As I sat with it this week, my thoughts kept returning to Esther. Her story quietly dismantles our Sunday school idea of how God is supposed to work. We like our heroes clean, decisive, morally impressive. Esther is none of those things at the start.

She is a young Jewish girl, orphaned, adopted by her cousin, and then swept into a state-mandated search for a new queen. This is not romance. It is empire, power, sensuality, and politics. She does not volunteer. She does not opt in with ambition. In a system like that, you survive by complying.

And yet the text tells us,

the king loved Esther more than all the women, and she obtained grace and favour in his sight.

That line should stop us in our tracks. In the middle of something coercive, unjust, and morally complicated, favour appears. The Hebrew word chen speaks of grace, acceptance, undeserved goodwill. There is no hint that Esther earned it, planned it, or morally outshone the others. It simply rests on her.

This is how the book of Esther works. God is never named, but His presence is everywhere. Like a fingerprint on glass, unseen unless the light hits it just right. This is divine activity without religious packaging.

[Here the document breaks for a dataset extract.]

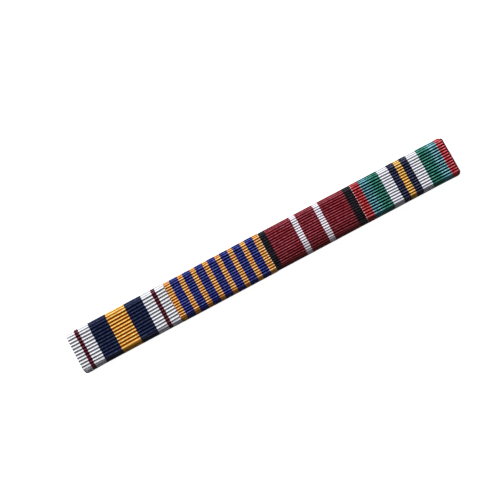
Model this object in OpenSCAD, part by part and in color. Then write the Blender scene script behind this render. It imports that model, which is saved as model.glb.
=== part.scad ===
// Ribbon bar: four medal ribbons side by side, each wrapped round one flat metal bar,
// with a plain brooch pin on the back. It lies face up on the two feet of the pin.
// X runs along the bar, Y up the wearer's chest and Z out of the face. Millimetres.

/* [Ribbons] */
// Width of the first ribbon: white edges with a maroon line, navy, and a gold middle
navy_w = 32.3; // [26:0.1:38]
// Width of the second ribbon: royal blue with gold stripes
blue_w = 32.1; // [26:0.1:38]
// Width of the third ribbon: crimson with two white stripes and black edges
crimson_w = 31.2; // [26:0.1:38]
// Width of the fourth ribbon: red, teal, green, white and navy, and a gold middle
green_w = 32.1; // [26:0.1:38]
// Thickness of a ribbon over its ribs
ribbon_t = 1; // [0.85:0.05:1.3]
// Thickness of a ribbon in the grooves between its ribs
groove_t = 0.6; // [0.5:0.02:0.68]
// How far the ends of the ribs stand out of a ribbon's side edge
selvedge = 0.15; // [0.05:0.05:0.3]
// Gap between the side edges of two ribbons
seam = 0.1; // [0.05:0.05:0.3]

/* [Ribs] */
// Distance between the ribs of the first ribbon
navy_pitch = 0.98; // [0.7:0.01:1.1]
// Distance between the ribs of the second ribbon
blue_pitch = 0.81; // [0.7:0.01:1.1]
// Distance between the ribs of the third ribbon
crimson_pitch = 0.78; // [0.7:0.01:1.1]
// Distance between the ribs of the fourth ribbon
green_pitch = 0.86; // [0.7:0.01:1.1]

/* [Bar] */
// Height of the bar inside the ribbons
bar_h = 10.9; // [9:0.1:14]
// Thickness of the bar
bar_t = 1.2; // [0.8:0.1:2]
// How far each end of the bar stays inside the outer ribbons
bar_inset = 0.5; // [0.3:0.1:1.5]
// Corner radius of the bar, seen from the front
bar_corner = 1; // [0.5:0.1:2]
// Corner radius of the ribbons at the two ends, seen from the front
end_corner = 1.2; // [0.8:0.1:2]
// Clearance between the bar and what sits on it
fit = 0.05; // [0.03:0.01:0.12]
// Height of the bare strip of bar that shows on the back
window_h = 5.2; // [4.8:0.1:6.5]

/* [Brooch pin] */
// Distance between the hinge and the catch
pin_span = 76; // [50:1:100]
// Diameter of the pin wire
wire_d = 0.9; // [0.7:0.05:1.1]
// Height of the wire's axis above the feet
wire_rise = 1.2; // [1.1:0.05:1.5]
// Length of the plate that fixes the hinge to the bar, and of the catch's plate
plate_l = 11; // [8:0.5:18]
// Height of the two plates
plate_h = 4; // [3.6:0.1:4.6]
// Thickness of the two plates
plate_t = 0.6; // [0.4:0.05:0.9]
// Distance from the back of the ribbons to the feet of the pin
standoff = 3; // [2.8:0.1:4.5]
// Length along the bar of the hinge and of the catch
block_l = 3.4; // [3:0.1:5]
// Height of the hinge and of the catch
block_h = 4.4; // [3.6:0.1:4.6]
// Thickness of each ear of the hinge
ear_t = 0.8; // [0.6:0.05:1.1]
// Diameter of the hinge's barrel
barrel_d = 2; // [1.6:0.1:2.1]

/* [Hidden] */
$fn = 48;

WHITE = "#f2f2f4";
MAROON = "#5e2730";
NAVY = "#161b38";
GOLD = "#e6a63c";
BLUE = "#20277c";
CRIMSON = "#7c1c2c";
BLACK = "#1c1c20";
RED = "#b8202e";
TEAL = "#4f9aa8";
GREEN = "#1f7560";
NICKEL = "#b9bcc0";

// Each pattern lists its stripes from left to right: parts of the width, colour
NAVY_STRIPES = [[8.4, WHITE], [4.1, MAROON], [11.8, WHITE], [19, NAVY], [21.6, GOLD],
                [19, NAVY], [11.8, WHITE], [4.1, MAROON], [10, WHITE]];
BLUE_STRIPES = [[7, GOLD], for (k = [1:6]) each [[8.5, BLUE], [5.7, GOLD]], [8.5, BLUE], [7, GOLD]];
CRIMSON_STRIPES = [[7, BLACK], [27.9, CRIMSON], [6.4, WHITE], [19.7, CRIMSON],
                   [6.4, WHITE], [27.9, CRIMSON], [8, BLACK]];
GREEN_STRIPES = [[9.3, RED], [9.8, TEAL], [11.7, GREEN], [11.4, WHITE], [7.2, NAVY], [7.2, GOLD],
                 [7.2, NAVY], [11.4, WHITE], [11.7, GREEN], [9.8, TEAL], [8.2, RED]];

// Columns: width, distance between ribs, how far the middle rib lies above the bar's centre line
// as a share of that distance, stripes
RIBBONS = [[navy_w, navy_pitch, -0.17, NAVY_STRIPES],
           [blue_w, blue_pitch, 0.3, BLUE_STRIPES],
           [crimson_w, crimson_pitch, -0.11, CRIMSON_STRIPES],
           [green_w, green_pitch, -0.06, GREEN_STRIPES]];

function sum(values, n) = n <= 0 ? 0 : values[n - 1] + sum(values, n - 1);
function column(table, c) = [for (row = table) row[c]];

count = len(RIBBONS);
total_w = sum(column(RIBBONS, 0), count) + (count - 1) * seam;
flat_h = bar_h - bar_t;
inner_r = bar_t / 2 + fit;
outer_r = inner_r + ribbon_t;
mid_z = standoff + outer_r;
plate_back = mid_z - bar_t / 2 - fit - plate_t;
// Radius of a rib, and of its end at a side edge, as shares of the distance between ribs
rib_share = 0.52;
edge_share = 0.4;
// Stripes start and end on whole steps of this length, so that each meets the next exactly
stripe_step = 0.01;
// Radius of the lower corners of the hinge and the catch
foot_corner = 0.6;
// Length of the pin's tapered tip, and the size of its blunt point, as shares of the wire
tip_share = 2.5;
point_share = 0.3;

function snap(x) = round(x / stripe_step) * stripe_step;

// Left side of ribbon i
function left(i) = snap(-total_w / 2 + sum(column(RIBBONS, 0), i) + i * seam);

// The positions of the stripes' edges on a ribbon whose left side is at x
function stripe_stops(x, width, parts) =
    [for (k = [0:len(parts)]) snap(x + width * sum(parts, k) / sum(parts, len(parts)))];

// Centre of a rib in the section, a distance s along the wrap from the middle of the face
function rib_centre(s, r) =
    let (side = sign(s), past = abs(s) - flat_h / 2, back = past - PI * r, turn = past / r * 180 / PI)
    past <= 0 ? [s, r]
    : back <= 0 ? side * [flat_h / 2 + r * sin(turn), 0] + [0, r * cos(turn)]
    : [side * (flat_h / 2 - back), -r];

// A flat bar's section with half-round edges of radius r
module stadium(r) {
    square([flat_h, 2 * r], center = true);
    for (side = [-1, 1]) translate([side * flat_h / 2, 0]) circle(r);
}

// Circles of radius share * pitch on every rib of the wrap
module rib_circles(pitch, shift, share) {
    path_r = outer_r - rib_share * pitch;
    reach = flat_h / 2 + PI * path_r + (flat_h - window_h) / 2;
    last = ceil(reach / pitch);
    for (k = [-last:last]) translate(rib_centre((k + shift) * pitch, path_r)) circle(share * pitch);
}

// What a ribbon's section leaves open: the bar's room and the bare strip on the back
module inside_of_wrap() {
    stadium(inner_r);
    translate([-window_h / 2, -2 * outer_r]) square([window_h, 2 * outer_r]);
}

module ribbon_section(pitch, shift) {
    difference() {
        union() {
            stadium(inner_r + groove_t);
            rib_circles(pitch, shift, rib_share);
        }
        inside_of_wrap();
    }
}

module selvedge_section(pitch, shift) {
    difference() {
        rib_circles(pitch, shift, edge_share);
        inside_of_wrap();
    }
}

// Turns a section in Y and Z into a solid that runs along X from one position to another
module along_bar(from, to) {
    translate([from, 0, mid_z]) rotate([90, 0, 90]) linear_extrude(to - from) children();
}

// A rectangle with rounded corners, seen from the front and d deep about the middle of the bar
module rounded_plate(l, h, r, d) {
    translate([0, 0, mid_z - d / 2]) linear_extrude(d) {
        square([l - 2 * r, h], center = true);
        square([l, h - 2 * r], center = true);
        for (x = [-1, 1], y = [-1, 1]) translate([x * (l / 2 - r), y * (h / 2 - r)]) circle(r);
    }
}

module ribbon(i) {
    width = RIBBONS[i][0];
    pitch = RIBBONS[i][1];
    shift = RIBBONS[i][2];
    stripes = RIBBONS[i][3];
    last = len(stripes) - 1;
    right = left(i) + width;
    stops = stripe_stops(left(i) + selvedge, width - 2 * selvedge, column(stripes, 0));
    intersection() {
        union() {
            for (k = [0:last])
                color(stripes[k][1]) along_bar(stops[k], stops[k + 1]) ribbon_section(pitch, shift);
            color(stripes[0][1]) along_bar(left(i), stops[1]) selvedge_section(pitch, shift);
            color(stripes[last][1]) along_bar(stops[last], right) selvedge_section(pitch, shift);
        }
        rounded_plate(total_w, flat_h + 2 * outer_r, end_corner, 4 * outer_r);
    }
}

module bar() {
    length = total_w - 2 * bar_inset;
    color(NICKEL) intersection() {
        along_bar(-length / 2, length / 2) stadium(bar_t / 2);
        rounded_plate(length, bar_h, bar_corner, 2 * bar_t);
    }
}

// The side view of the hinge's ears: rounded at the feet and let into the plate at the top
module ear_outline() {
    r = foot_corner;
    translate([-block_l / 2, r]) square([block_l, plate_back + plate_t / 2 - r]);
    translate([r - block_l / 2, 0]) square([block_l - 2 * r, 2 * r]);
    for (x = [-1, 1]) translate([x * (block_l / 2 - r), r]) circle(r);
}

// The end view of the catch: a block with a mouth at one side, whose end grips the wire
module catch_outline() {
    r = foot_corner;
    mouth = wire_d - 2 * fit;
    difference() {
        union() {
            translate([-block_h / 2, r]) square([block_h, plate_back - r]);
            translate([r - block_h / 2, 0]) square([block_h - 2 * r, 2 * r]);
            for (y = [-1, 1]) translate([y * (block_h / 2 - r), r]) circle(r);
            translate([-plate_h / 2, plate_back - r]) square([plate_h, plate_t / 2 + r]);
        }
        translate([0, wire_rise - mouth / 2]) square([block_h, mouth]);
    }
}

module hinge() {
    for (y = [-1, 1])
        translate([0, y * (block_h - ear_t) / 2, 0]) rotate([90, 0, 0])
            linear_extrude(ear_t, center = true) ear_outline();
    translate([0, 0, wire_rise]) rotate([90, 0, 0])
        cylinder(d = barrel_d, h = block_h - ear_t, center = true);
}

module catch() {
    translate([-block_l / 2, 0, 0]) rotate([90, 0, 90]) linear_extrude(block_l) catch_outline();
}

module plate() {
    r = plate_h / 2;
    translate([0, 0, plate_back]) linear_extrude(plate_t) {
        square([plate_l - 2 * r, plate_h], center = true);
        for (x = [-1, 1]) translate([x * (plate_l / 2 - r), 0]) circle(r);
    }
}

module wire() {
    shaft_l = pin_span + block_l / 2;
    translate([-pin_span / 2, 0, wire_rise]) rotate([0, 90, 0]) {
        cylinder(d = wire_d, h = shaft_l);
        translate([0, 0, shaft_l]) cylinder(d1 = wire_d, d2 = wire_d * point_share, h = wire_d * tip_share);
    }
}

module brooch_pin() {
    color(NICKEL) {
        wire();
        for (x = [-1, 1]) translate([x * pin_span / 2, 0, 0]) plate();
        translate([-pin_span / 2, 0, 0]) hinge();
        translate([pin_span / 2, 0, 0]) catch();
    }
}

bar();
ribbon(0);  // ribbon_navy
ribbon(1);  // ribbon_blue
ribbon(2);  // ribbon_crimson
ribbon(3);  // ribbon_green
brooch_pin();
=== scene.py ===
import math
import random
from collections import namedtuple

import bpy
from mathutils import Matrix, Vector


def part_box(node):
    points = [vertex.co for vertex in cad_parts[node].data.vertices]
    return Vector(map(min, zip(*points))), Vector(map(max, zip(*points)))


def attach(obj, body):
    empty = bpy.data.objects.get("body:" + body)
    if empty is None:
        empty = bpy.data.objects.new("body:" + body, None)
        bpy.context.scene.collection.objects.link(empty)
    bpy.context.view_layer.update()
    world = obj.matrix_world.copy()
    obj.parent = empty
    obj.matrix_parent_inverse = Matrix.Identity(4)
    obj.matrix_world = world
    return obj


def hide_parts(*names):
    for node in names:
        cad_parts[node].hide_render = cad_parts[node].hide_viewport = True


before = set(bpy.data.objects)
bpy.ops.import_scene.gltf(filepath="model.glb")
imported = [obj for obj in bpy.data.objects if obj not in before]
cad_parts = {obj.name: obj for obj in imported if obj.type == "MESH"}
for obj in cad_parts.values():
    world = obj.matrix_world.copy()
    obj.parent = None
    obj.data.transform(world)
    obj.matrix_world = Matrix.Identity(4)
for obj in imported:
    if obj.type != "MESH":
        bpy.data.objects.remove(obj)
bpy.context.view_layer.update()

# Lengths of the object are in millimetres, and MM turns them into metres.
MM = 0.001

# The camera, found from the corners and the seams of the bar in the photograph. PHOTO_SIZE and
# FOCAL_PIXELS are in the photograph's pixels, the other lengths in millimetres and the angles in
# degrees. AIM is the point that it looks at.
PHOTO_SIZE = 500
FOCAL_PIXELS = 1000
CAMERA_DISTANCE = 300
CAMERA_TILT = 8
CAMERA_BEARING = 242.6
CAMERA_ROLL = 27.94
AIM = (-3.78, 3.015, 6.1)
SENSOR_WIDTH = 36
NEAREST_SHOWN = 10

# The wrap of a ribbon round the bar: the gap between them, and the bare strip on the bar's back
FIT = 0.05
WINDOW = 5.2
# A rib's radius, as a share of the distance between ribs
RIB_RADIUS = 0.52

# The turns round the bar's long edges slant by this angle, and the upper one keeps this share of its
# radius there. A turn's radius is divided by no cosine or sine under LEAST_DIVISOR.
SLANT = math.radians(44)
SLANT_ABOVE = 0.94
LEAST_DIVISOR = 0.5
# The angles past the face over which the turns begin, and at and over which they end, in radians
TURN_START = 0.35
TURN_END = 2.4
TURN_CLOSE = 0.7
# How long before its slant the lower turn begins, and the angle over which it does, in radians
LOWER_TURN_LEAD = 0.1
LOWER_TURN_START = 0.23

# The share of the ribs' height that is left on the lower turn, and the level of the cloth where no
# rib is left, as a share of a rib's radius
LOWER_TURN_RIBS = 0.08
FLAT_LEVEL = 0.95
# Where the face begins to sink and over which length, and where it has come back and over which
# length, all measured down from its middle as shares of half its length
SINK_START = 0.25
SINK_LENGTH = 0.8
SINK_END = 2.1
SINK_CLOSE = 0.6

# Painted shade as the dye's depth on the upper turn (1) and the lower turn (-1), and on the ribbon's
# inner side, where a rib's crest has 0 and the groove beside it 1
TURN_PAINTED_SHADE = {1: 0.022, -1: 0.08}
INNER_PAINTED_SHADE = 0.6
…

The lesson is both uncomfortable and deeply comforting. God’s favour does not wait for our lives to become neat. It meets us in places we did not choose and situations we would rather escape. Yet God’s favour always works toward transformation; it never leaves us unchanged.

Three truths stand out:

First, compromise is not automatic disqualification. Many of us live in morally messy seasons—a job that conflicts with our values, a relationship that began poorly, a decision made from fear rather than faith. It can feel like we are too tainted for God to work there. Esther tells a different story. God does not endorse the broken system she is in, but He is not absent from it either. His favour rests on her right in the middle of it, because His purposes are larger than the mess.

Second, favour often looks ordinary. For Esther, it was practical grace: the goodwill of a custodian, timely advice, the king’s affection that became a platform for deliverance. In our lives, favour may appear as a supportive person, a moment of calm, or a door opening just enough to keep going. Do not dismiss these small mercies—they are often God’s fingerprints.

Third, you are not defined by the morality of your past. Esther is introduced in a harem, yet the scripture never labels her as compromised. She is remembered as the one who found favour. God sees the person, not just the context. He sees the heart, the future, the calling, even when the surroundings are flawed. Your identity is not “the one stuck in an unfair job” or “the one in a strained relationship.” You are His. His favour can rest on you even there while guiding you toward growth and transformation.

Pray this, if the message resonates with you: God, I bring before you the places in my life that feel compromised, unfair, and far from ideal. I confess how quickly I assume you only work in clean stories. Thank you for Esther. Thank you that your favour, your unearned and practical grace, can meet me right where I am. Open my eyes to see your fingerprints in the small mercies. Give me trust to believe that this chapter is not the end of the story. Help me to be changed by your favour as I walk forward. I place my messy place into your hands. In Jesus’ name. Amen.